Source excerpt
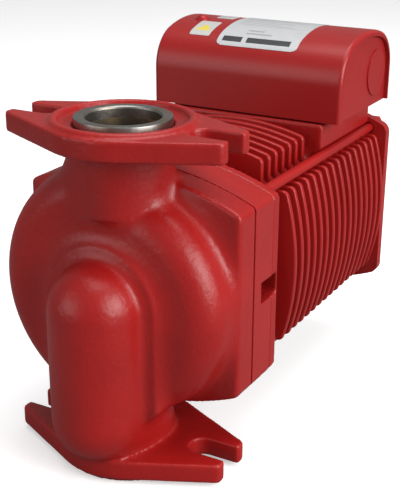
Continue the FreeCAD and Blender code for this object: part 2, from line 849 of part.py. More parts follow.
def archFace(x, grow, bottom=box_z):
    """The box's section: upright sides, two corner arcs and a flatter crown, grown outward all round."""
    half = box_depth / 2
    spring = axis_z + box_spring_height
    corner_shift = half - box_corner_radius
    crown_drop = math.sqrt((box_crown_radius - box_corner_radius) ** 2 - corner_shift ** 2)
    crown_z = spring - crown_drop
    corner = box_corner_radius + grow
    crown = box_crown_radius + grow
    lean = math.atan2(corner_shift, crown_drop)
    side_turn = (math.pi / 2 + lean) / 2

    def corner_point(side, turn):
        return Vector(x, box_middle + side * (corner_shift + corner * math.sin(turn)), spring + corner * math.cos(turn))

    def crown_point(turn):
        return Vector(x, box_middle + crown * math.sin(turn), crown_z + crown * math.cos(turn))

    left = box_middle - half - grow
    right = box_middle + half + grow
    return outlineFace([
        Part.makeLine(Vector(x, left, bottom), Vector(x, left, spring)),
        Part.Arc(corner_point(-1, math.pi / 2), corner_point(-1, side_turn), crown_point(-lean)).toShape(),
        Part.Arc(crown_point(-lean), crown_point(0), crown_point(lean)).toShape(),
        Part.Arc(crown_point(lean), corner_point(1, side_turn), corner_point(1, math.pi / 2)).toShape(),
        Part.makeLine(Vector(x, right, spring), Vector(x, right, bottom)),
        Part.makeLine(Vector(x, right, bottom), Vector(x, left, bottom))])


def arch(left, right, grow, bottom=box_z):
    return archFace(left, grow, bottom).extrude(Vector(right - left, 0, 0))


def crownHeight(y):
    """Height of the cover's outside above a point near the middle of its depth."""
    corner_shift = box_depth / 2 - box_corner_radius
    crown_drop = math.sqrt((box_crown_radius - box_corner_radius) ** 2 - corner_shift ** 2)
    return axis_z + box_spring_height - crown_drop + math.sqrt(box_crown_radius ** 2 - (y - box_middle) ** 2)


def screwSeat():
    """The flat that the cover screw's head sits on."""
    return crownHeight(cover_screw_y - cover_screw_head_radius)


def terminalBoxCover():
    outside = arch(-box_half_length, box_half_length, 0.0)
    end_edges = []
    for edge in outside.Edges:
        box = edge.BoundBox
        if box.XLength < 1e-6 and box.ZMax > box_z + 1.0:
            end_edges.append(edge)
    outside = outside.makeFillet(cover_end_rounding, end_edges)
    inside = arch(-box_half_length - 1.0, box_half_length + 1.0, -cover_wall)
    seat = screwSeat()
    spot = rodZ(cover_screw_head_radius + loose_clearance, seat, seat + box_depth / 4, cover_screw_x, cover_screw_y)
    hole = rodZ(cover_screw_radius + loose_clearance, seat - box_depth / 4, seat, cover_screw_x, cover_screw_y)
    return outside.cut([inside, spot, hole])


def knockoutPlace():
    return box_middle + knockout_offset, axis_z + knockout_height


def boxEnds(side):
    """The outer and inner X of one end wall."""
    outer = side * (box_half_length - end_wall_recess)
    return outer, outer - side * end_wall_thickness


def boxScrewPlaces():
    return [(x * box_screw_half_length, box_middle + y * box_screw_half_depth) for x in (-1, 1) for y in (-1, 1)]


def terminalBoxBase():
    inset = -cover_wall - loose_clearance
    reach = box_half_length - end_wall_recess
    half_depth = box_depth / 2 + inset
    walls = [block(-reach, reach, box_middle - half_depth, box_middle + half_depth, box_z, floor_top)]
    knockout_y, knockout_z = knockoutPlace()
    for side in (-1, 1):
        outer, inner = boxEnds(side)
        walls.append(arch(min(outer, inner), max(outer, inner), inset))
    post_top = screwSeat() - cover_wall - 1.0
    walls.append(rodZ(post_radius, box_z, post_top, cover_screw_x, cover_screw_y))
    cuts = [rodX(knockout_radius, -reach, reach, knockout_y, knockout_z),
            rodZ(cover_screw_radius, post_top - cover_screw_length, post_top, cover_screw_x, cover_screw_y),
            rodZ(lead_hole_radius, box_z, floor_top, lead_hole_x, lead_hole_y)]
    cuts += [rodZ(box_screw_radius + loose_clearance, box_z, floor_top, x, y) for x, y in boxScrewPlaces()]
    cuts.append(rodZ(box_screw_radius, box_z, floor_top, ground_screw_x, ground_screw_y))
    return join(walls).cut(cuts)


def knockoutDiscs():
    knockout_y, knockout_z = knockoutPlace()
    discs = []
    for side in (-1, 1):
        outer, inner = boxEnds(side)
        face = outer + side * knockout_rise
        discs.append(rodX(knockout_radius, min(inner, face), max(inner, face), knockout_y, knockout_z))
    return group(discs)


def boxGasket():
    margin = 1.0
    sheet = block(-pedestal_half_width + margin, pedestal_half_width - margin, box_front + cover_wall + margin,
                  housing_back - margin, pedestal_z, box_z)
    holes = [rodZ(box_screw_radius + loose_clearance, pedestal_z, box_z, x, y) for x, y in boxScrewPlaces()]
    return sheet.cut(holes + [rodZ(lead_hole_radius, pedestal_z, box_z, lead_hole_x, lead_hole_y)])


def panScrew(x, y, seat, shank_radius, shank_length, head_radius, head_height):
    """A screw with a domed head, standing on a seat and reaching down."""
    dome_radius = (head_radius ** 2 + head_height ** 2) / (2 * head_height)
    dome = Part.makeSphere(dome_radius, Vector(x, y, seat + head_height - dome_radius))
    head = dome.common(rodZ(head_radius, seat, seat + head_height, x, y))
    return join([head, rodZ(shank_radius, seat - shank_length, seat, x, y)])


def coverScrew():
    post_top = screwSeat() - cover_wall - 1.0
    length = screwSeat() - post_top + cover_screw_length
    return panScrew(cover_screw_x, cover_screw_y, screwSeat(), cover_screw_radius, length,
                    cover_screw_head_radius, cover_screw_head_height)


def boxScrews():
    return group([panScrew(x, y, floor_top, box_screw_radius, floor_top - pedestal_z + box_screw_length,
                           box_screw_head_radius, box_screw_head_height) for x, y in boxScrewPlaces()])


def leadGrommet():
    bottom = pedestal_z - grommet_flange_radius
    body = rodZ(lead_hole_radius, bottom, floor_top, lead_hole_x, lead_hole_y)
    flange = rodZ(grommet_flange_radius, floor_top, floor_top + grommet_flange_thickness, lead_hole_x, lead_hole_y)
    bore = rodZ(lead_hole_radius - grommet_wall, bottom, floor_top + grommet_flange_thickness,
                lead_hole_x, lead_hole_y)
    return join([body, flange]).cut(bore)


def terminalPlaces():
    return [number * terminal_spacing for number in (-1, 0, 1)]


def motorLeads():
    """Three short leads from the windings, up through the grommet and over to the terminals."""
    leads = []
    entry_z = floor_top + terminal_block_height / 2
    for number, terminal_x in zip((-1, 0, 1), terminalPlaces()):
        start_x = lead_hole_x + number * lead_spacing / 1.2
        start_y = lead_hole_y + (lead_spacing / 2 if number == 0 else -lead_spacing / 2)
        leads.append(pipeRun(lead_radius, [
            Vector(start_x, start_y, axis_z + end_turn_outer_radius + 0.4),
            Vector(start_x, start_y, floor_top + grommet_flange_thickness + lead_rise),
            Vector(terminal_x, terminal_block_front - 3.0, entry_z),
            Vector(terminal_x, terminal_block_front, entry_z)]))
    return group(leads)


def terminalBlock():
    half = 1.5 * terminal_spacing
    back = terminal_block_front + terminal_block_depth
    top = floor_top + terminal_block_height
    body = block(-half, half, terminal_block_front, back, floor_top, top)
    middle = terminal_block_front + terminal_block_depth / 2
    cuts = []
    for x in terminalPlaces():
        cuts.append(rodZ(terminal_screw_radius + loose_clearance, top - terminal_screw_height, top, x, middle))
        cuts.append(rodZ(terminal_screw_shank_radius, floor_top + 2.0, top, x, middle))
    for x in (-terminal_spacing / 2, terminal_spacing / 2):
        cuts.append(block(x - 0.6, x + 0.6, terminal_block_front, back, top - 3.0, top))
    return body.cut(cuts)


def terminalScrews():
    top = floor_top + terminal_block_height
    middle = terminal_block_front + terminal_block_depth / 2
    screws = []
    for x in terminalPlaces():
        head = rodZ(terminal_screw_radius, top - terminal_screw_height, top, x, middle)
        shank = rodZ(terminal_screw_shank_radius, floor_top + 2.0, top - terminal_screw_height, x, middle)
        slot = block(x - terminal_screw_radius, x + terminal_screw_radius, middle - 0.4, middle + 0.4, top - 0.8, top)
        screws.append(join([head, shank]).cut(slot))
    return group(screws)


def capacitorHeight():
    return floor_top + capacitor_radius + clip_wall


def runCapacitor():
    z = capacitorHeight()
    left = capacitor_x - capacitor_length / 2
    right = capacitor_x + capacitor_length / 2
    can = rodX(capacitor_radius, left, right, capacitor_y, z)
    rims = [edge for edge in can.Edges if edge.Curve.TypeId == "Part::GeomCircle"]
    can = can.makeFillet(1.5, rims)
    tabs = [block(right - 1.0, right + capacitor_tab_height, capacitor_y + shift - 2.0, capacitor_y + shift + 2.0,
                  z - 0.4, z + 0.4) for shift in (-5.0, 5.0)]
    return join([can] + tabs)


def capacitorClip():
    z = capacitorHeight()
    left = clip_x - clip_width / 2
    right = clip_x + clip_width / 2
    band = rodX(capacitor_radius + clip_wall, left, right, capacitor_y, z)
    back = capacitor_y + capacitor_radius + clip_wall
    foot = block(left, right, capacitor_y, back + clip_foot, floor_top, floor_top + clip_wall)
    return join([band, foot]).cut(rodX(capacitor_radius, left, right, capacitor_y, z))


def groundScrew():
    return panScrew(ground_screw_x, ground_screw_y, floor_top, box_screw_radius, box_floor_thickness,
                    box_screw_head_radius, box_screw_head_height)


def label(left, right, front, back):
    """A thin plate that follows the cover's arch."""
    sheet = arch(left, right, label_thickness).cut(arch(left, right, 0.0))
    return sheet.common(block(left, right, front, back, axis_z + box_spring_height, axis_z + 2 * box_spring_height))


save("volute_casing", voluteCasing())
save("volute_gasket", voluteGasket())
save("adapter_plate", adapterPlate())
buildSeal()
save("impeller", impeller())
save("impeller_washer", ringY(nut_washer_radius, thread_radius, nut_start, impeller_hub_front))
save("impeller_nut", impellerNut())
save("motor_shaft", motorShaft())
save("shaft_slinger", ringY(slinger_radius, journal_radius, slinger_start, slinger_start + slinger_thickness))
buildBearing("front_bearing", front_bearing_start)
buildBearing("rear_bearing", rear_bearing_start)
save("snap_ring", snapRing())
save("wave_spring", waveSpring())
save("stator_core", statorCore())
save("stator_windings", statorWindings())
save("rotor_core", rotorCore())
save("rotor_cage", rotorCage())
save("motor_housing", motorHousing())
buildFins()
save("rear_cover", rearCover())
save("through_bolts", throughBolts())
save("bolt_washers", boltWashers())
save("terminal_box_base", terminalBoxBase())
save("terminal_box_cover", terminalBoxCover())
save("knockout_discs", knockoutDiscs())
save("box_gasket", boxGasket())
save("cover_screw", coverScrew())
save("box_screws", boxScrews())
save("lead_grommet", leadGrommet())
save("motor_leads", motorLeads())
save("terminal_block", terminalBlock())
save("terminal_screws", terminalScrews())
save("run_capacitor", runCapacitor())
save("capacitor_clip", capacitorClip())
save("ground_screw", groundScrew())
save("nameplate", label(-20.0, 26.0, 121.0, 163.0))
save("warning_label", label(-38.0, -26.0, 123.0, 138.0))
save("small_label", label(-34.0, -24.0, 146.0, 156.0))

os.makedirs("parts", exist_ok=True)
for node, shape in solids.items():
    if not shape.isValid() or not shape.Solids:
        raise ValueError(node + " is not a valid solid")
    shape.exportStep("parts/" + node + ".step")
    print(node, len(shape.Solids), round(shape.Volume))
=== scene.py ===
import math

import bmesh
import bpy
import numpy as np
from mathutils import Matrix, Vector


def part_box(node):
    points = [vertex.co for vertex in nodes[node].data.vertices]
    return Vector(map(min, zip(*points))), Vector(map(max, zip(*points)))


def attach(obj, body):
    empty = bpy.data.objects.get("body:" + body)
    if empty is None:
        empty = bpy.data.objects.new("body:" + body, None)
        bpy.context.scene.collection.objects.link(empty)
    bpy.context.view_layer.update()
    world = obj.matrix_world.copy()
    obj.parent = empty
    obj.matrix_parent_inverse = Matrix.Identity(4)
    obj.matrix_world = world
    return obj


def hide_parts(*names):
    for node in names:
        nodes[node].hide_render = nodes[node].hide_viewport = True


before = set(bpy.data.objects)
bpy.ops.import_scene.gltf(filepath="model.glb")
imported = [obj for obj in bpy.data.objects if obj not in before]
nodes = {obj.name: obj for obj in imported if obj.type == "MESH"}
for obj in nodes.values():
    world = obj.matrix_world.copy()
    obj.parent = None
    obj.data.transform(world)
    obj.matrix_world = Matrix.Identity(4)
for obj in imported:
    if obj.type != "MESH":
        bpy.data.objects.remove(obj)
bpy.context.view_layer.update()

scene = bpy.context.scene

# Places read from the frame
pumpFrame = "pump_frame"
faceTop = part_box("volute_casing")[1].z  # discharge flange face
axisHeight = faceTop / 2  # motor shaft height
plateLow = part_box("adapter_plate")[0]
housingLow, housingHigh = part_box("motor_housing")
coverLow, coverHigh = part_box("terminal_box_cover")
mm = 0.001


# Small makers used by several pieces

def addObject(name, mesh):
    obj = bpy.data.objects.new(name, mesh)
    scene.collection.objects.link(obj)
    return obj


def meshFrom(name, points, faces):
    mesh = bpy.data.meshes.new(name)
    mesh.from_pydata([tuple(p) for p in points], [], faces)
    mesh.update()
    return mesh


def fixNormals(obj, weld=1e-6):
    work = bmesh.new()
    work.from_mesh(obj.data)
    bmesh.ops.remove_doubles(work, verts=work.verts, dist=weld)
    bmesh.ops.recalc_face_normals(work, faces=work.faces)
    work.to_mesh(obj.data)
    work.free()
    return obj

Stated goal
Your task is to repeat the lines from the one containing "-26.0, 123.0, 138.0))" to the one containing "points = [vertex.co", both lines included. Leave out every other line.

Answer for the task
save("warning_label", label(-38.0, -26.0, 123.0, 138.0))
save("small_label", label(-34.0, -24.0, 146.0, 156.0))

os.makedirs("parts", exist_ok=True)
for node, shape in solids.items():
    if not shape.isValid() or not shape.Solids:
        raise ValueError(node + " is not a valid solid")
    shape.exportStep("parts/" + node + ".step")
    print(node, len(shape.Solids), round(shape.Volume))
=== scene.py ===
import math

import bmesh
import bpy
import numpy as np
from mathutils import Matrix, Vector


def part_box(node):
    points = [vertex.co for vertex in nodes[node].data.vertices]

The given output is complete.